[Some records]
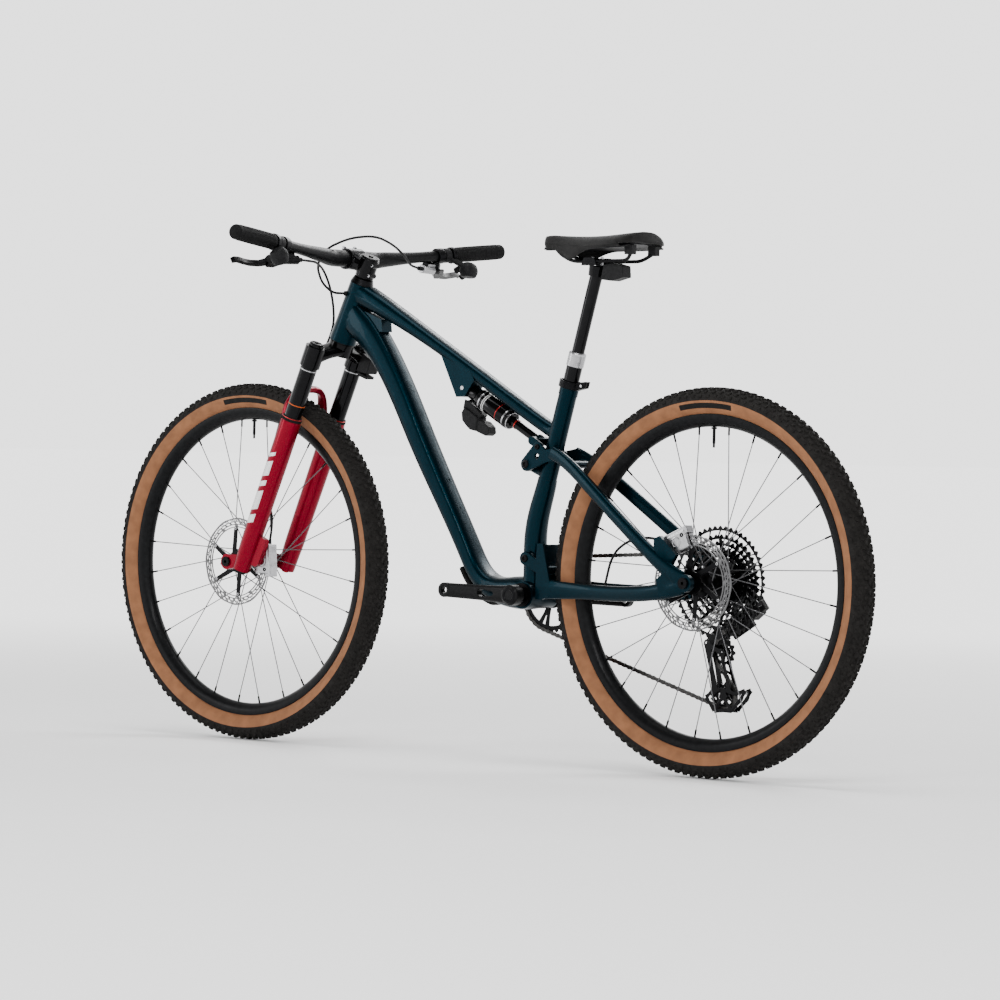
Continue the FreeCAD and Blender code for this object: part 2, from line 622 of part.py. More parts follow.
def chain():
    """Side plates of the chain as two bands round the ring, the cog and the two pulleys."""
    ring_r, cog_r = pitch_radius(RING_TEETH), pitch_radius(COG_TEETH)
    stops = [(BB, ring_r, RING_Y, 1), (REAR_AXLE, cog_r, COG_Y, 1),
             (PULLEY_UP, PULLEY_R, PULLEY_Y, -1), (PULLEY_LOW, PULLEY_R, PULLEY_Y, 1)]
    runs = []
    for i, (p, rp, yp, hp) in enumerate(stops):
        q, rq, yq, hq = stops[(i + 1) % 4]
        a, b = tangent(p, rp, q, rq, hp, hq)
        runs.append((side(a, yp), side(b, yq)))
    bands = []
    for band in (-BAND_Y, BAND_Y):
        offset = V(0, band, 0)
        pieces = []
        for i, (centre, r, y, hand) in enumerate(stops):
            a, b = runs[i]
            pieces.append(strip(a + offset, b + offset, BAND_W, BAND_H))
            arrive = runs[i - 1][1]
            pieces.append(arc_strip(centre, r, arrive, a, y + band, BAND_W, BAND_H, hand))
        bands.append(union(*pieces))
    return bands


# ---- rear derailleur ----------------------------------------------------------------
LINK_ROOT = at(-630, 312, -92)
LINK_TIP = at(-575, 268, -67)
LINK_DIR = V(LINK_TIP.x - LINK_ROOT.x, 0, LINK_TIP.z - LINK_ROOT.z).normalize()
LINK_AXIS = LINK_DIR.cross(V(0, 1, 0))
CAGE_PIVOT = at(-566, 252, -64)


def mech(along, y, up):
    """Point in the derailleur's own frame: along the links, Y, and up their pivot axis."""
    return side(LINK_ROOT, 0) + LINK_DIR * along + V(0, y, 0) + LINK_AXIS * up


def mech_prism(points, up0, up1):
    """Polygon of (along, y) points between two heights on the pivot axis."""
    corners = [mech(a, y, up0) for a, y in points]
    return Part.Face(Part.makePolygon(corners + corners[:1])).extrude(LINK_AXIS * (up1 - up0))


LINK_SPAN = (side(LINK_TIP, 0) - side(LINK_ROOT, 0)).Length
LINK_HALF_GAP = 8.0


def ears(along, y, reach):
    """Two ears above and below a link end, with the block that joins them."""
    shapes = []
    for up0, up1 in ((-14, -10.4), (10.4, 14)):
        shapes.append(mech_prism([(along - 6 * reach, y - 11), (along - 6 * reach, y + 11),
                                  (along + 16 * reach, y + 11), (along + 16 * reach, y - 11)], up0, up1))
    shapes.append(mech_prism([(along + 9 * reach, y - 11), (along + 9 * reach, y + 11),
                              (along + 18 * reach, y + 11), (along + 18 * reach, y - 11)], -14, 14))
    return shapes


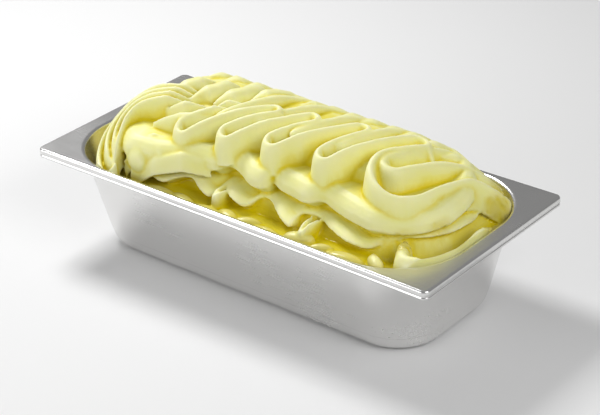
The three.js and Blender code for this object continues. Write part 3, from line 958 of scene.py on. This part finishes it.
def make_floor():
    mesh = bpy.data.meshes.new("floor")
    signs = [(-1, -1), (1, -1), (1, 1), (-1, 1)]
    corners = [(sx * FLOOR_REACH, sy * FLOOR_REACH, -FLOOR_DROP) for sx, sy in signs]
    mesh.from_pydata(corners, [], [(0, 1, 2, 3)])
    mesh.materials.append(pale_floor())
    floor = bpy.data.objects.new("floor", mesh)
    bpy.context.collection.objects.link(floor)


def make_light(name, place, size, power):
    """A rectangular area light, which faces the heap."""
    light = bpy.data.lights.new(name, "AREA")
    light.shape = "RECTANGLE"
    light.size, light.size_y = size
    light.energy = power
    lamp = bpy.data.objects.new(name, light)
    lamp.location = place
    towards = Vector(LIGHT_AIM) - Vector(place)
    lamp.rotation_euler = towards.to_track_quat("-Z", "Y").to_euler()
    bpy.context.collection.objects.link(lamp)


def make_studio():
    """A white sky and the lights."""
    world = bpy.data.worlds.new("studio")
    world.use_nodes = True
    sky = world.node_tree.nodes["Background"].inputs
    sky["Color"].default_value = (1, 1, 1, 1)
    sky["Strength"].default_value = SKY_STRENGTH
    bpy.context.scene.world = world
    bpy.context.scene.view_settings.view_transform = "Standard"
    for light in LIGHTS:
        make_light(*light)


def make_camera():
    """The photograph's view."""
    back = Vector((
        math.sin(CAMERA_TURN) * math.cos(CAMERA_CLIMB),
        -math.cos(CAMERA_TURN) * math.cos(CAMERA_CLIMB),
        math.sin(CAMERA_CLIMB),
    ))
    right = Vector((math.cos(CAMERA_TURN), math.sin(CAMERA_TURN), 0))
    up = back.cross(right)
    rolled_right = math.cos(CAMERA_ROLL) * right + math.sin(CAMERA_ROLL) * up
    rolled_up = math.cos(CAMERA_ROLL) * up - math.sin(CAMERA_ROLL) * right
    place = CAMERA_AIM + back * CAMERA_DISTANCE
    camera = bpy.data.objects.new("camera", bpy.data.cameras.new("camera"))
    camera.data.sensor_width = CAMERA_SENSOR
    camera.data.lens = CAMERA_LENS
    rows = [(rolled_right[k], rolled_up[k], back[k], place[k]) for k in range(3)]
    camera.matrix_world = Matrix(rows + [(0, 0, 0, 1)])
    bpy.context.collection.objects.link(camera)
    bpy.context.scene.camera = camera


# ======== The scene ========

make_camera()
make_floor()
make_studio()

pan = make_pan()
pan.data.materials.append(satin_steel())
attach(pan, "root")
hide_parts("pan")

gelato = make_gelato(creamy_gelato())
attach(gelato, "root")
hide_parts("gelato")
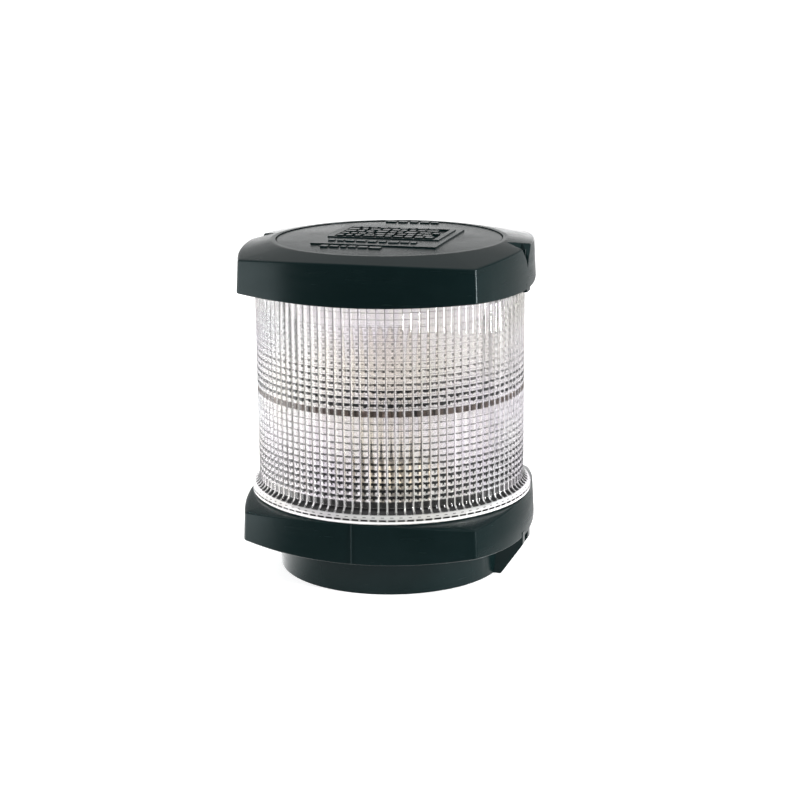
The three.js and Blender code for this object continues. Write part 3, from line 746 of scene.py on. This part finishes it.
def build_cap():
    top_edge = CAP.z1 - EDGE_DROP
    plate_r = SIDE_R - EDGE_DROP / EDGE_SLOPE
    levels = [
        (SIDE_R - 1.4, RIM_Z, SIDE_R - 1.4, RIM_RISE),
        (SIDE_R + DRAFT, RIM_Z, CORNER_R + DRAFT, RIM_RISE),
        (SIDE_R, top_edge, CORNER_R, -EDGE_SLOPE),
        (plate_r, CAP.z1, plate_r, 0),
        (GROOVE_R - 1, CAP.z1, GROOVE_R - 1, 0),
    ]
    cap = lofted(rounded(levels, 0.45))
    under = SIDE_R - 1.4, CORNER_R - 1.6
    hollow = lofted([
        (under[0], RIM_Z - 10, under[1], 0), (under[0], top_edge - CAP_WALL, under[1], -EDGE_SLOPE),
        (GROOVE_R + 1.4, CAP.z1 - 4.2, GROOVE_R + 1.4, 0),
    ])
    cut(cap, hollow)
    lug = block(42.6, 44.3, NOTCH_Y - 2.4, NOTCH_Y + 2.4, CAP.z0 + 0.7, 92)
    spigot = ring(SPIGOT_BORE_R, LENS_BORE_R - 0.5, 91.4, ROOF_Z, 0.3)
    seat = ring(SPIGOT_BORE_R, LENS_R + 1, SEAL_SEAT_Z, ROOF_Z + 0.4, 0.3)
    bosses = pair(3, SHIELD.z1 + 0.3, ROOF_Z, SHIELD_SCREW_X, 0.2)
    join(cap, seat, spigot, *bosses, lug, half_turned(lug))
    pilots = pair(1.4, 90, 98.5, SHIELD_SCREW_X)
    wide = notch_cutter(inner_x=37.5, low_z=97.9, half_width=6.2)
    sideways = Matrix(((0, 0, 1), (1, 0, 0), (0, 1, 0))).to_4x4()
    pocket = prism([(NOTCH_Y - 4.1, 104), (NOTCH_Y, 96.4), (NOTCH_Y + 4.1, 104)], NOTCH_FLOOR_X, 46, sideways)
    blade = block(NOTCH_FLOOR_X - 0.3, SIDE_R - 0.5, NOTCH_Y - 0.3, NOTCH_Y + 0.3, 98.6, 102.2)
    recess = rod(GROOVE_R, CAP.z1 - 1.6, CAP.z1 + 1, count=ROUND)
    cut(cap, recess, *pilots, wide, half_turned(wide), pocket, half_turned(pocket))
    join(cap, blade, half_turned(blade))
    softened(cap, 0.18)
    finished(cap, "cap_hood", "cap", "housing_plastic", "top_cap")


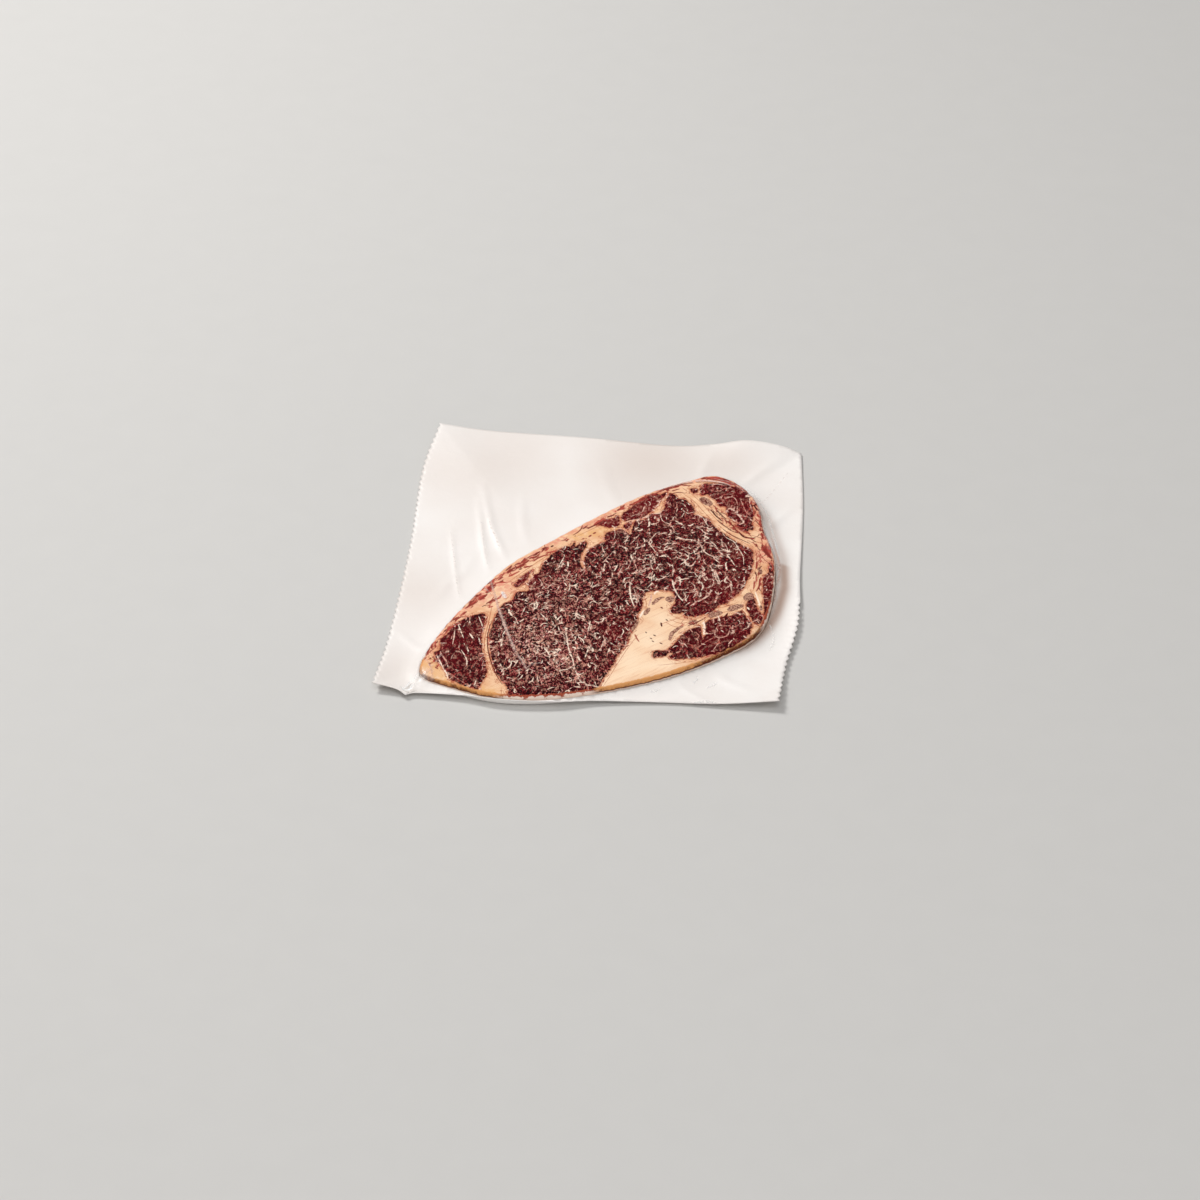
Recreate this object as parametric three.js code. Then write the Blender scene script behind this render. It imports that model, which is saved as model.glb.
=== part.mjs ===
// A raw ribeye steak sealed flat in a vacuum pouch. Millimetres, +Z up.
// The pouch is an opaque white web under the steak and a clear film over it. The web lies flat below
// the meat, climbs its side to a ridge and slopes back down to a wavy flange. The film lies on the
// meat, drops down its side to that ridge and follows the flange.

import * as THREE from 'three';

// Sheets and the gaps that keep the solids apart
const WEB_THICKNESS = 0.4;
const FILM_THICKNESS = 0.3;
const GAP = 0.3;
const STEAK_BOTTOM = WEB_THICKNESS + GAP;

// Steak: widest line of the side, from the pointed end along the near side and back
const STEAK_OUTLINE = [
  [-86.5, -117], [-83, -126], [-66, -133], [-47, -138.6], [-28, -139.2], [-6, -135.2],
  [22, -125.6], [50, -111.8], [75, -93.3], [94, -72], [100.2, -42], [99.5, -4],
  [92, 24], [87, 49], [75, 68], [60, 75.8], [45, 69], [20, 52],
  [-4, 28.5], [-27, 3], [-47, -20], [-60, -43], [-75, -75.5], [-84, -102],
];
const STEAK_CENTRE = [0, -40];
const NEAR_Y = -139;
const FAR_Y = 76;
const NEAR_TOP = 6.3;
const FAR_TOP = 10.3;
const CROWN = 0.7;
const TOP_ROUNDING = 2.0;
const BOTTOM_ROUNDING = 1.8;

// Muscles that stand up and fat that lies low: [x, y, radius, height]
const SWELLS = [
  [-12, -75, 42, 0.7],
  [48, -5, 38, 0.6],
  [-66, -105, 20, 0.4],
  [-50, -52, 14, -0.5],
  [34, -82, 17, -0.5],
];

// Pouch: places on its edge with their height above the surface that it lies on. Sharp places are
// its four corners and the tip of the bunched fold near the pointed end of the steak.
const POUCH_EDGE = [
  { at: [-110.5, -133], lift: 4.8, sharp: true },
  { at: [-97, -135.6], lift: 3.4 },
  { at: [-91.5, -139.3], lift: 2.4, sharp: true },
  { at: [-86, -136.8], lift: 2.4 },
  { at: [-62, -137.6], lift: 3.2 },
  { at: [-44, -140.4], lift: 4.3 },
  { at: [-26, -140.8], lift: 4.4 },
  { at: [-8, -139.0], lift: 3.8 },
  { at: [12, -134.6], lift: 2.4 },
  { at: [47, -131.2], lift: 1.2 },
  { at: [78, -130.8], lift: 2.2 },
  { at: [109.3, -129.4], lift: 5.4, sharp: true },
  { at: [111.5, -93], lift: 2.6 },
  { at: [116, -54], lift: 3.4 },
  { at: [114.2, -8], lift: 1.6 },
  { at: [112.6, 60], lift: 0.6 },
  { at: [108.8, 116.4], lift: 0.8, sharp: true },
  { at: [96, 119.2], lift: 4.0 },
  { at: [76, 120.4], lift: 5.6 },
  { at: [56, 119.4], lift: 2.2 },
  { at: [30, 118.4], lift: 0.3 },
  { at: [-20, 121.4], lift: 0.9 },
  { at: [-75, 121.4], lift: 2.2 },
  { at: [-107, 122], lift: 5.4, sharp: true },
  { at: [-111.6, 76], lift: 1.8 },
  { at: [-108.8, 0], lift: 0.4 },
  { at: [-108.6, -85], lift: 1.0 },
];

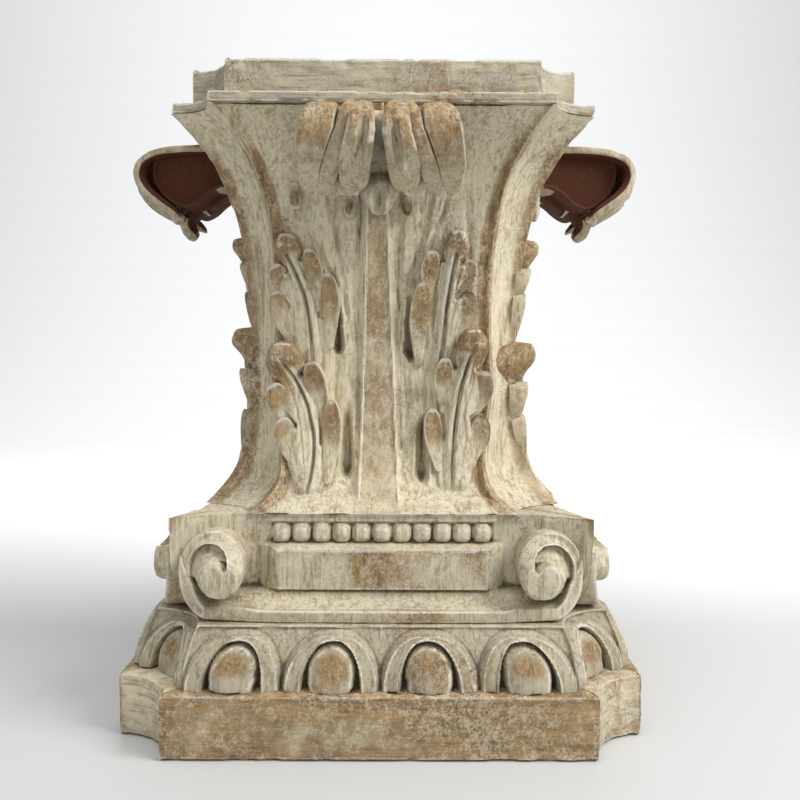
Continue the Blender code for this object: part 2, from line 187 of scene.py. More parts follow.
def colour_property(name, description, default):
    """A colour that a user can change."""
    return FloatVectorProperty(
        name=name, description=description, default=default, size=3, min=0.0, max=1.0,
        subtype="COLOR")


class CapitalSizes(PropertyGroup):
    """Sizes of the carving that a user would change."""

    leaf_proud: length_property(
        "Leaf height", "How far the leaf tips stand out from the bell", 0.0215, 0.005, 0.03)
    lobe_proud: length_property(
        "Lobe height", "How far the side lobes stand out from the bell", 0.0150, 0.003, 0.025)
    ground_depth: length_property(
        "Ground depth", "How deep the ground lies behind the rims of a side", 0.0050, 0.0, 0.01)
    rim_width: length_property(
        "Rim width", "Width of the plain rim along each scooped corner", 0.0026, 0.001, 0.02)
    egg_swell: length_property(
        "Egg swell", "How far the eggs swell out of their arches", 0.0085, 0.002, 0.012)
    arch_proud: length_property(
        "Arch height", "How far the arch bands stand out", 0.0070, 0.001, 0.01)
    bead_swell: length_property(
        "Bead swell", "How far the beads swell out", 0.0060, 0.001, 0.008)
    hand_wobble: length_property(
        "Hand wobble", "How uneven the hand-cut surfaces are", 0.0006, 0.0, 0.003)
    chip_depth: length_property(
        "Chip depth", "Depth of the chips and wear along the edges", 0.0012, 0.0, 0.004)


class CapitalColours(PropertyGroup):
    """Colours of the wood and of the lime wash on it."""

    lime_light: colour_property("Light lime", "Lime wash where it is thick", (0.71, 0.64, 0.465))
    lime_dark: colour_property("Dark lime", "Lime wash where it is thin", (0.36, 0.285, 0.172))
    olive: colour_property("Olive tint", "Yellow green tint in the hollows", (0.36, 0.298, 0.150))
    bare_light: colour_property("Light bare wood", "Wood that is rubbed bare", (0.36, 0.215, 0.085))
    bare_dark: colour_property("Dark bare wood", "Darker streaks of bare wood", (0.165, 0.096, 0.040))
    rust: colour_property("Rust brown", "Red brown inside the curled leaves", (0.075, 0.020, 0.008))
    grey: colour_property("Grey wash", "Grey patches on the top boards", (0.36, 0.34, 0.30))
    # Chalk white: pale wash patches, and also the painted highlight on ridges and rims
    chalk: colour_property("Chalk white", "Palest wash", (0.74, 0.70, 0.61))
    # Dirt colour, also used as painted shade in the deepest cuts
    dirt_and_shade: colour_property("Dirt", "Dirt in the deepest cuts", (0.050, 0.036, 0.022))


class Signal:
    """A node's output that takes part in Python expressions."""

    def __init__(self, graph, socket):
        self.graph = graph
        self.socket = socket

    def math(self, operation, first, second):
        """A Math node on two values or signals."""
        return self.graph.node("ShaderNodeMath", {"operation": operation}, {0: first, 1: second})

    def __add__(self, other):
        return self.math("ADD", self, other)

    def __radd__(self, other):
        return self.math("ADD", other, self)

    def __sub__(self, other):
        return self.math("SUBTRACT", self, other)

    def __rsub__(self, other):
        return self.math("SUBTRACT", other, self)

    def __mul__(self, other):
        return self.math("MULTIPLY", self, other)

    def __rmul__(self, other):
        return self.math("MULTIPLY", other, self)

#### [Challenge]
Starting with the first line of the data above, copy each line exactly until you reach the line with "return side(LINK_ROOT, 0)"; include that line as well.

#### [Complete answer]
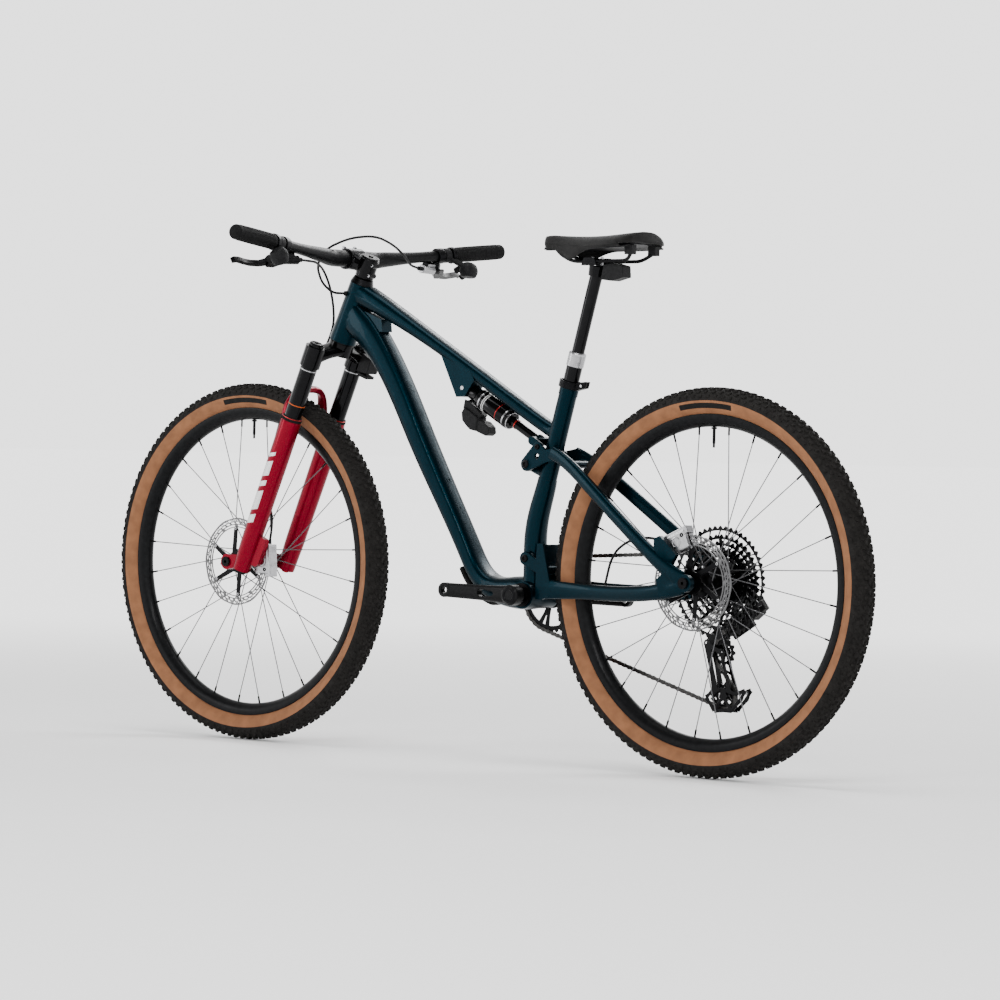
Continue the FreeCAD and Blender code for this object: part 2, from line 622 of part.py. More parts follow.
def chain():
    """Side plates of the chain as two bands round the ring, the cog and the two pulleys."""
    ring_r, cog_r = pitch_radius(RING_TEETH), pitch_radius(COG_TEETH)
    stops = [(BB, ring_r, RING_Y, 1), (REAR_AXLE, cog_r, COG_Y, 1),
             (PULLEY_UP, PULLEY_R, PULLEY_Y, -1), (PULLEY_LOW, PULLEY_R, PULLEY_Y, 1)]
    runs = []
    for i, (p, rp, yp, hp) in enumerate(stops):
        q, rq, yq, hq = stops[(i + 1) % 4]
        a, b = tangent(p, rp, q, rq, hp, hq)
        runs.append((side(a, yp), side(b, yq)))
    bands = []
    for band in (-BAND_Y, BAND_Y):
        offset = V(0, band, 0)
        pieces = []
        for i, (centre, r, y, hand) in enumerate(stops):
            a, b = runs[i]
            pieces.append(strip(a + offset, b + offset, BAND_W, BAND_H))
            arrive = runs[i - 1][1]
            pieces.append(arc_strip(centre, r, arrive, a, y + band, BAND_W, BAND_H, hand))
        bands.append(union(*pieces))
    return bands


# ---- rear derailleur ----------------------------------------------------------------
LINK_ROOT = at(-630, 312, -92)
LINK_TIP = at(-575, 268, -67)
LINK_DIR = V(LINK_TIP.x - LINK_ROOT.x, 0, LINK_TIP.z - LINK_ROOT.z).normalize()
LINK_AXIS = LINK_DIR.cross(V(0, 1, 0))
CAGE_PIVOT = at(-566, 252, -64)


def mech(along, y, up):
    """Point in the derailleur's own frame: along the links, Y, and up their pivot axis."""
    return side(LINK_ROOT, 0) + LINK_DIR * along + V(0, y, 0) + LINK_AXIS * up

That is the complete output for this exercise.